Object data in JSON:
-- START --
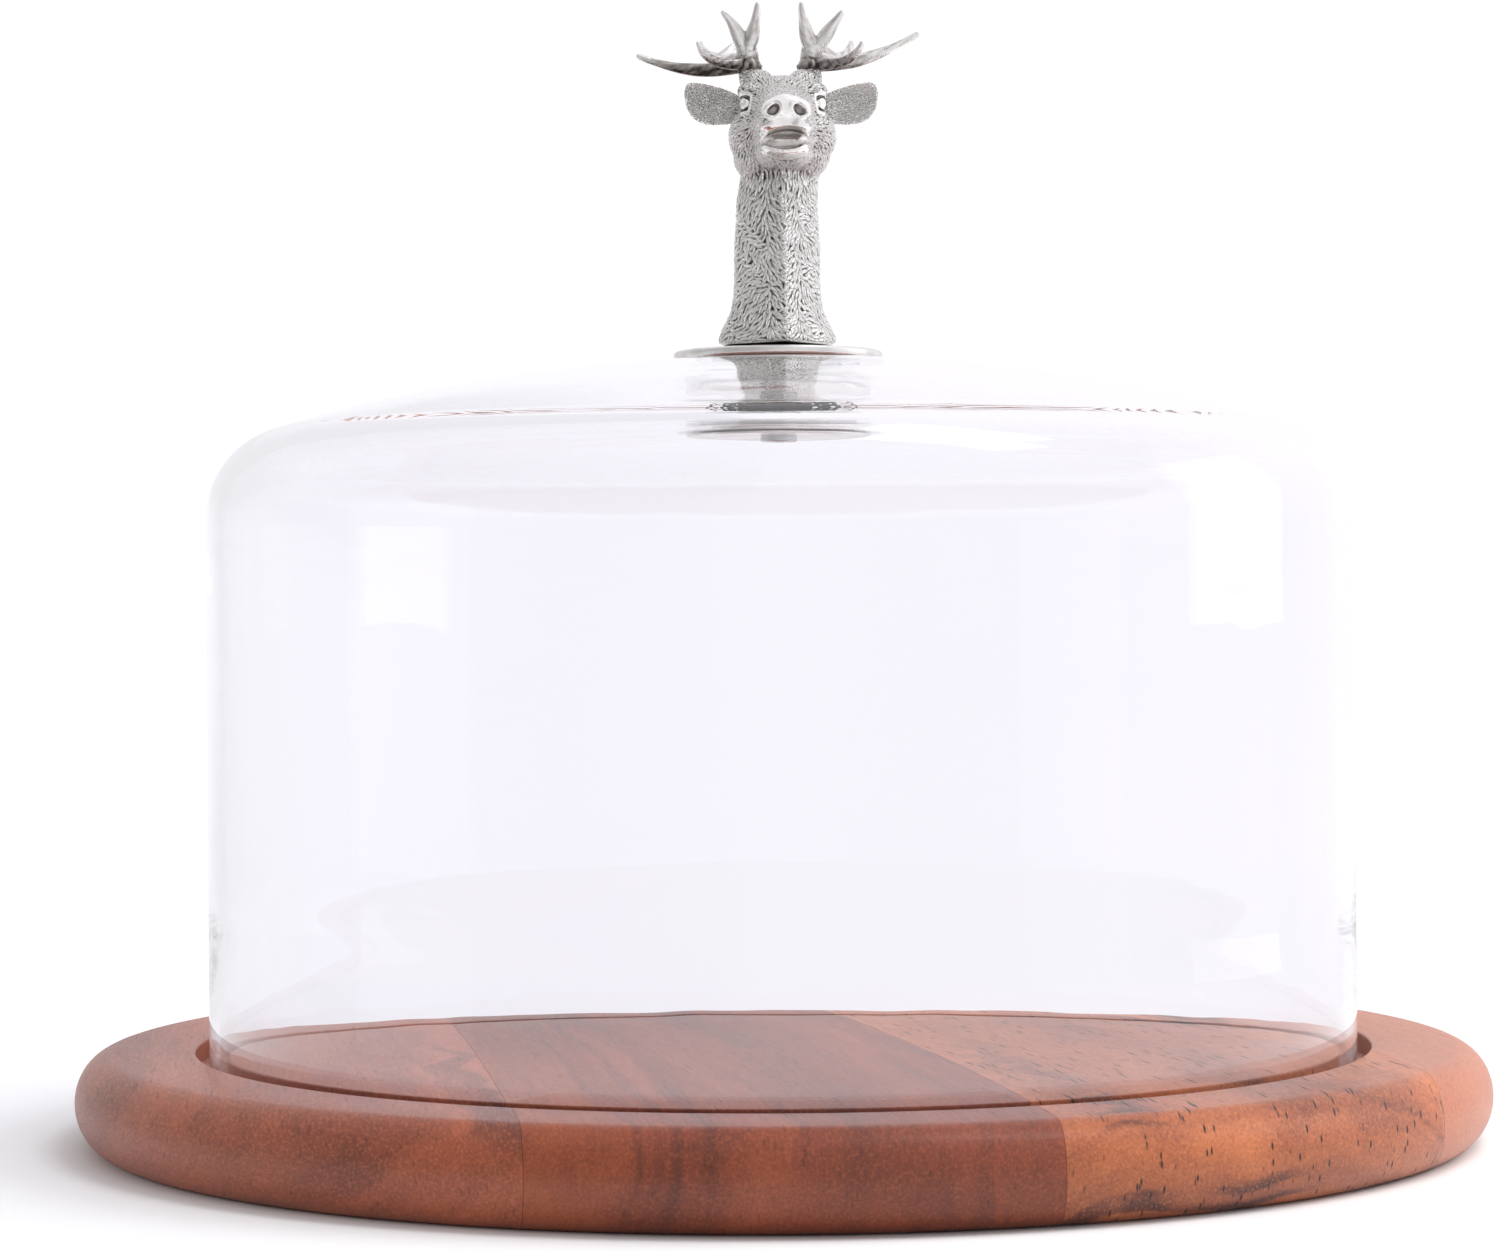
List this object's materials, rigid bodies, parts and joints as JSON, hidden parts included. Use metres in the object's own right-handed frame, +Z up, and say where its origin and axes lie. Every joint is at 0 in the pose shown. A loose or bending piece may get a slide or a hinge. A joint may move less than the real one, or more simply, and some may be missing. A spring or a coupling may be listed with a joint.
{
  "type": "cheese dome",
  "caption": "Clear glass cheese dome with a pewter stag knob, lifting out of a round groove in a rounded board glued up from wooden staves.",
  "frame": {"origin": "middle of the board's flat underside, on the dome's axis", "axes": "+Z up along the dome's axis; the stag faces -Y, turned 4 degrees towards +X; +X to the right when seen from in front"},
  "size_m": [0.356, 0.356, 0.2875],
  "materials": {
    "board_wood": "oiled acacia, satin, end grain on the front and back rim",
    "clear_glass": "clear, polished, faint cool tint",
    "clear_silicone": "translucent, smooth",
    "antiqued_pewter": "cast fur relief, bright on the high spots and dark in the hollows",
    "polished_pewter": "softly polished",
    "screw_steel": "zinc plated",
    "insert_brass": "turned"
  },
  "bodies": {
    "board": {"board_stave_left": "board_wood", "board_stave_mid_left": "board_wood", "board_stave_mid_right": "board_wood", "board_stave_right": "board_wood"},
    "lid": {"glass_dome": "clear_glass", "glass_bush": "clear_silicone", "upper_gasket": "clear_silicone", "lower_gasket": "clear_silicone"},
    "finial": {"stag_bust": "antiqued_pewter", "antler_left": "antiqued_pewter", "antler_right": "antiqued_pewter", "flange_plate": "polished_pewter", "clamp_plate": "polished_pewter", "lock_washer": "screw_steel", "knob_screw": "screw_steel", "knob_insert": "insert_brass"}
  },
  "joints": [
    {"name": "lid_lift", "type": "slide", "parent": "board", "child": "lid", "axis": [0, 0, 1], "range_m": [0, 0.2]},
    {"name": "finial_turn", "type": "hinge", "parent": "lid", "child": "finial", "pos_m": [0, 0, 0.2], "axis": [0, 0, 1], "continuous": true}
  ]
}
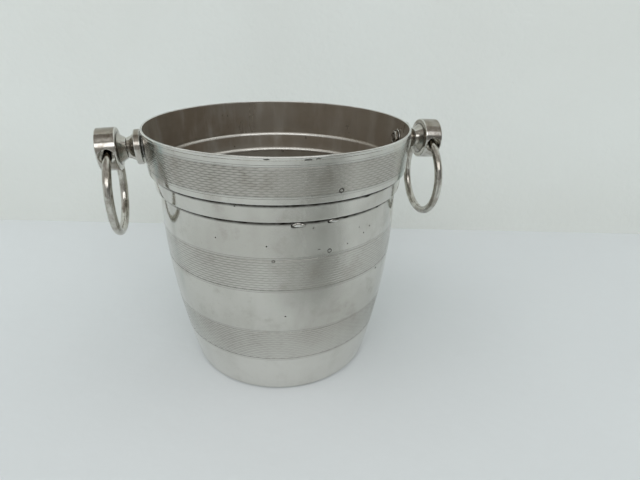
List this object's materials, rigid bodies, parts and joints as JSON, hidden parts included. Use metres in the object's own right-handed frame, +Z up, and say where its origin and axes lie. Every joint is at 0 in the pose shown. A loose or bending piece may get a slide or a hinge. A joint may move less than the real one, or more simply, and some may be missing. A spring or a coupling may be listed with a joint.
{
  "type": "champagne bucket",
  "caption": "Tapered metal bucket with a stepped collar and engraved bands, carried by loose rings in turned side handles, for chilling a bottle in ice.",
  "frame": {"origin": "centre of the foot, on the surface that the bucket stands on", "axes": "+Z up along the bucket's axis; +X towards the right-hand handle, so the two handles lie along X; +Y away from the front"},
  "size_m": [0.2486, 0.19, 0.185],
  "materials": {
    "plated_shell": "worn bright silver plate on spun brass, with engine-turned bands",
    "turned_silver": "turned and plated, satin from handling, tarnished in the corners",
    "ring_wire": "drawn wire, plated and rubbed",
    "fastener_metal": "dull plated"
  },
  "bodies": {
    "bucket": {"bucket_shell": "plated_shell", "boss_left": "turned_silver", "handle_head_left": "turned_silver", "washer_left": "fastener_metal", "nut_left": "fastener_metal", "boss_right": "turned_silver", "handle_head_right": "turned_silver", "washer_right": "fastener_metal", "nut_right": "fastener_metal"},
    "left_ring": {"ring_left": "ring_wire"},
    "right_ring": {"ring_right": "ring_wire"}
  },
  "joints": [
    {"name": "ring_left_swing", "type": "hinge", "parent": "bucket", "child": "left_ring", "pos_m": [-0.11688, 0, 0.16763], "axis": [0, 1, 0], "range_deg": [-27.5, 230]},
    {"name": "ring_right_swing", "type": "hinge", "parent": "bucket", "child": "right_ring", "pos_m": [0.11688, 0, 0.16763], "axis": [0, -1, 0], "range_deg": [-27.5, 230]}
  ]
}
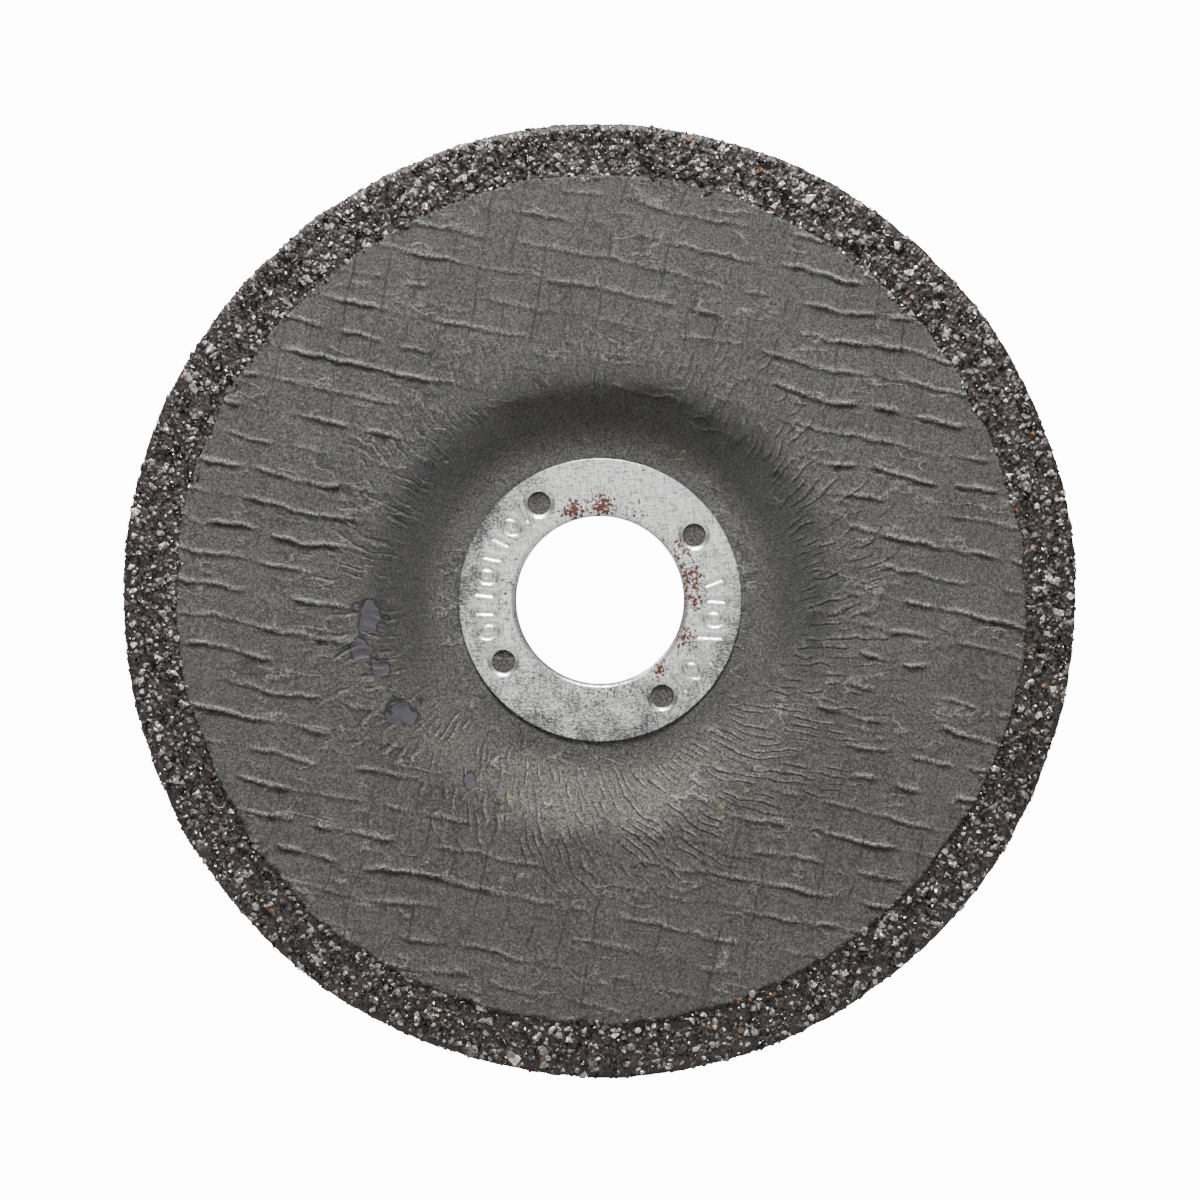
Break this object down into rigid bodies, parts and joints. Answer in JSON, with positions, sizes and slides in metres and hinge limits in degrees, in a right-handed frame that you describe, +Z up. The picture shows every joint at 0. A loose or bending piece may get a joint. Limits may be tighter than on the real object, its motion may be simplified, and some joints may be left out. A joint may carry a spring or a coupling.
{
  "type": "depressed-centre grinding disc",
  "caption": "Round resin-bonded grinding disc for an angle grinder, with a set-back hub, a steel centre ring, a black cover sheet and a bare band of coarse grain round its rim.",
  "frame": {"origin": "On the spindle axis, in the plane of the hub's back face, where the grinder's backing flange bears.", "axes": "+X points across the disc, to the right as the working face is seen; +Y points along the spindle, from the working face to the back of the hub; +Z points up across the disc."},
  "size_m": [0.125, 0.0106, 0.125],
  "materials": {
    "label_paper": "satin",
    "black_sheet": "matte",
    "glass_yarn": "satin",
    "bonded_grain": "rough",
    "tinned_steel": "satin"
  },
  "bodies": {
    "root": {"paper_label": "label_paper", "back_cover_sheet": "black_sheet", "back_glass_net": "glass_yarn", "back_abrasive_layer": "bonded_grain", "middle_glass_net": "glass_yarn", "front_abrasive_layer": "bonded_grain", "front_glass_net": "glass_yarn", "front_cover_sheet": "black_sheet", "hub_ring": "tinned_steel"}
  },
  "joints": []
}
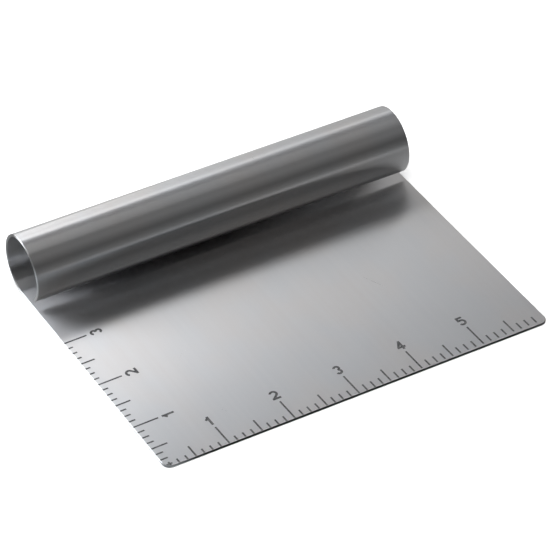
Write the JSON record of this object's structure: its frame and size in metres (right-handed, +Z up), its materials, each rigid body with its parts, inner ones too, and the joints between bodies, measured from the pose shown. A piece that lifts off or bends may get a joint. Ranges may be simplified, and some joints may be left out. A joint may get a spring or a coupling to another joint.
{
  "type": "bench scraper",
  "caption": "Flat sheet steel dough scraper whose back edge is rolled into a hollow cylindrical handle, with inch scales along its front and left edges.",
  "frame": {"origin": "middle of the footprint, on the underside of the blade and of the roll", "axes": "+X along the rolled handle and the scraping edge, +Y from the scraping edge to the handle, +Z up, out of the face that carries the scales"},
  "size_m": [0.1524, 0.1182, 0.0254],
  "materials": {
    "stainless_sheet": "satin, fine grain",
    "dark_fill": "matte baked enamel fill"
  },
  "bodies": {
    "root": {"blade": "stainless_sheet", "rolled_handle": "stainless_sheet", "front_inch_lines": "dark_fill", "front_half_inch_lines": "dark_fill", "front_eighth_inch_lines": "dark_fill", "side_inch_lines": "dark_fill", "side_half_inch_lines": "dark_fill", "side_eighth_inch_lines": "dark_fill", "front_numeral_1": "dark_fill", "front_numeral_2": "dark_fill", "front_numeral_3": "dark_fill", "front_numeral_4": "dark_fill", "front_numeral_5": "dark_fill", "side_numeral_1": "dark_fill", "side_numeral_2": "dark_fill", "side_numeral_3": "dark_fill"}
  },
  "joints": []
}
-- END --
Transcribe the records word for word and include no pictures.

List this object's materials, rigid bodies, parts and joints as JSON, hidden parts included. Use metres in the object's own right-handed frame, +Z up, and say where its origin and axes lie. Every joint is at 0 in the pose shown. A loose or bending piece may get a slide or a hinge. A joint may move less than the real one, or more simply, and some may be missing. A spring or a coupling may be listed with a joint.
{
  "type": "cheese dome",
  "caption": "Clear glass cheese dome with a pewter stag knob, lifting out of a round groove in a rounded board glued up from wooden staves.",
  "frame": {"origin": "middle of the board's flat underside, on the dome's axis", "axes": "+Z up along the dome's axis; the stag faces -Y, turned 4 degrees towards +X; +X to the right when seen from in front"},
  "size_m": [0.356, 0.356, 0.2875],
  "materials": {
    "board_wood": "oiled acacia, satin, end grain on the front and back rim",
    "clear_glass": "clear, polished, faint cool tint",
    "clear_silicone": "translucent, smooth",
    "antiqued_pewter": "cast fur relief, bright on the high spots and dark in the hollows",
    "polished_pewter": "softly polished",
    "screw_steel": "zinc plated",
    "insert_brass": "turned"
  },
  "bodies": {
    "board": {"board_stave_left": "board_wood", "board_stave_mid_left": "board_wood", "board_stave_mid_right": "board_wood", "board_stave_right": "board_wood"},
    "lid": {"glass_dome": "clear_glass", "glass_bush": "clear_silicone", "upper_gasket": "clear_silicone", "lower_gasket": "clear_silicone"},
    "finial": {"stag_bust": "antiqued_pewter", "antler_left": "antiqued_pewter", "antler_right": "antiqued_pewter", "flange_plate": "polished_pewter", "clamp_plate": "polished_pewter", "lock_washer": "screw_steel", "knob_screw": "screw_steel", "knob_insert": "insert_brass"}
  },
  "joints": [
    {"name": "lid_lift", "type": "slide", "parent": "board", "child": "lid", "axis": [0, 0, 1], "range_m": [0, 0.2]},
    {"name": "finial_turn", "type": "hinge", "parent": "lid", "child": "finial", "pos_m": [0, 0, 0.2], "axis": [0, 0, 1], "continuous": true}
  ]
}
List this object's materials, rigid bodies, parts and joints as JSON, hidden parts included. Use metres in the object's own right-handed frame, +Z up, and say where its origin and axes lie. Every joint is at 0 in the pose shown. A loose or bending piece may get a slide or a hinge. A joint may move less than the real one, or more simply, and some may be missing. A spring or a coupling may be listed with a joint.
{
  "type": "champagne bucket",
  "caption": "Tapered metal bucket with a stepped collar and engraved bands, carried by loose rings in turned side handles, for chilling a bottle in ice.",
  "frame": {"origin": "centre of the foot, on the surface that the bucket stands on", "axes": "+Z up along the bucket's axis; +X towards the right-hand handle, so the two handles lie along X; +Y away from the front"},
  "size_m": [0.2486, 0.19, 0.185],
  "materials": {
    "plated_shell": "worn bright silver plate on spun brass, with engine-turned bands",
    "turned_silver": "turned and plated, satin from handling, tarnished in the corners",
    "ring_wire": "drawn wire, plated and rubbed",
    "fastener_metal": "dull plated"
  },
  "bodies": {
    "bucket": {"bucket_shell": "plated_shell", "boss_left": "turned_silver", "handle_head_left": "turned_silver", "washer_left": "fastener_metal", "nut_left": "fastener_metal", "boss_right": "turned_silver", "handle_head_right": "turned_silver", "washer_right": "fastener_metal", "nut_right": "fastener_metal"},
    "left_ring": {"ring_left": "ring_wire"},
    "right_ring": {"ring_right": "ring_wire"}
  },
  "joints": [
    {"name": "ring_left_swing", "type": "hinge", "parent": "bucket", "child": "left_ring", "pos_m": [-0.11688, 0, 0.16763], "axis": [0, 1, 0], "range_deg": [-27.5, 230]},
    {"name": "ring_right_swing", "type": "hinge", "parent": "bucket", "child": "right_ring", "pos_m": [0.11688, 0, 0.16763], "axis": [0, -1, 0], "range_deg": [-27.5, 230]}
  ]
}
Break this object down into rigid bodies, parts and joints. Answer in JSON, with positions, sizes and slides in metres and hinge limits in degrees, in a right-handed frame that you describe, +Z up. The picture shows every joint at 0. A loose or bending piece may get a joint. Limits may be tighter than on the real object, its motion may be simplified, and some joints may be left out. A joint may carry a spring or a coupling.
{
  "type": "depressed-centre grinding disc",
  "caption": "Round resin-bonded grinding disc for an angle grinder, with a set-back hub, a steel centre ring, a black cover sheet and a bare band of coarse grain round its rim.",
  "frame": {"origin": "On the spindle axis, in the plane of the hub's back face, where the grinder's backing flange bears.", "axes": "+X points across the disc, to the right as the working face is seen; +Y points along the spindle, from the working face to the back of the hub; +Z points up across the disc."},
  "size_m": [0.125, 0.0106, 0.125],
  "materials": {
    "label_paper": "satin",
    "black_sheet": "matte",
    "glass_yarn": "satin",
    "bonded_grain": "rough",
    "tinned_steel": "satin"
  },
  "bodies": {
    "root": {"paper_label": "label_paper", "back_cover_sheet": "black_sheet", "back_glass_net": "glass_yarn", "back_abrasive_layer": "bonded_grain", "middle_glass_net": "glass_yarn", "front_abrasive_layer": "bonded_grain", "front_glass_net": "glass_yarn", "front_cover_sheet": "black_sheet", "hub_ring": "tinned_steel"}
  },
  "joints": []
}
Write the JSON record of this object's structure: its frame and size in metres (right-handed, +Z up), its materials, each rigid body with its parts, inner ones too, and the joints between bodies, measured from the pose shown. A piece that lifts off or bends may get a joint. Ranges may be simplified, and some joints may be left out. A joint may get a spring or a coupling to another joint.
{
  "type": "bench scraper",
  "caption": "Flat sheet steel dough scraper whose back edge is rolled into a hollow cylindrical handle, with inch scales along its front and left edges.",
  "frame": {"origin": "middle of the footprint, on the underside of the blade and of the roll", "axes": "+X along the rolled handle and the scraping edge, +Y from the scraping edge to the handle, +Z up, out of the face that carries the scales"},
  "size_m": [0.1524, 0.1182, 0.0254],
  "materials": {
    "stainless_sheet": "satin, fine grain",
    "dark_fill": "matte baked enamel fill"
  },
  "bodies": {
    "root": {"blade": "stainless_sheet", "rolled_handle": "stainless_sheet", "front_inch_lines": "dark_fill", "front_half_inch_lines": "dark_fill", "front_eighth_inch_lines": "dark_fill", "side_inch_lines": "dark_fill", "side_half_inch_lines": "dark_fill", "side_eighth_inch_lines": "dark_fill", "front_numeral_1": "dark_fill", "front_numeral_2": "dark_fill", "front_numeral_3": "dark_fill", "front_numeral_4": "dark_fill", "front_numeral_5": "dark_fill", "side_numeral_1": "dark_fill", "side_numeral_2": "dark_fill", "side_numeral_3": "dark_fill"}
  },
  "joints": []
}